The new function enables users to name a person as their legacy for when they pass on. The Facebook legacy is empowered to essentially manage the deceased’s account. This can include such things as: writing a post to display at the top of the memorialized Timeline (for example, to announce a memorial service or share a special message); responding to new friend requests from family members and friends who were not yet connected on Facebook; and updating the profile picture and cover photo. The legacy also has the power to take down somebody’s Facebook page after they die.
“By now, we have all known somebody who has a Facebook page or is on some other social media site and has passed away. Facebook’s approach is proactive in that it enables people to essentially nominate a personal representative to manage for their Facebook page to a trusted family member or friend,” said Elissa Burton, an attorney at Baker, Braverman, & Barbadoro, P.C.
While running somebody’s Facebook site may not sound like estate planning, it does present significant responsibility to the legacy. Particularly when you consider that many Facebook users have been posting notes, images and videos to the site for five to 10 years.
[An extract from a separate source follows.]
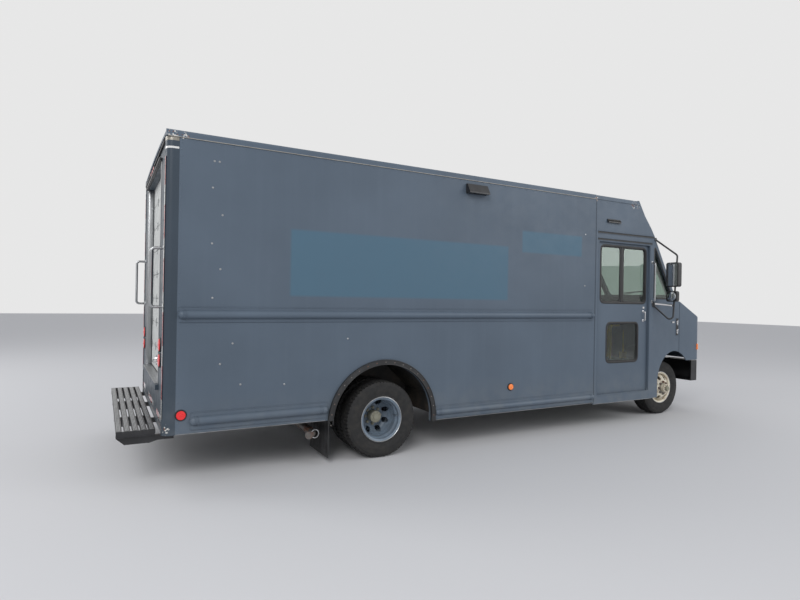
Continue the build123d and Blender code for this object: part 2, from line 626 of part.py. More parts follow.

“The legacy contact function raises some potentially intriguing scenarios for those who have created a will and/or have done some estate planning,” said Burton. “Does the designated legacy contact have superior authority over the decedent’s Facebook page than a personal representative named in the decedent’s will? It’s an interesting question.” For more information click here: http://newsroom.fb.com/news/2015/02/adding-a-legacy-contact/
Burton adds, ““It is important for individuals to be aware that designating a legacy contact for your Facebook page does not equate to nominating a personal representative for your estate and is not a substitute for proper estate planning.”
Social media policies and issues are one topic Baker, Braverman & Barbadoro, P.C. attorneys cover in their Lunch ‘n Learn speaker sessions.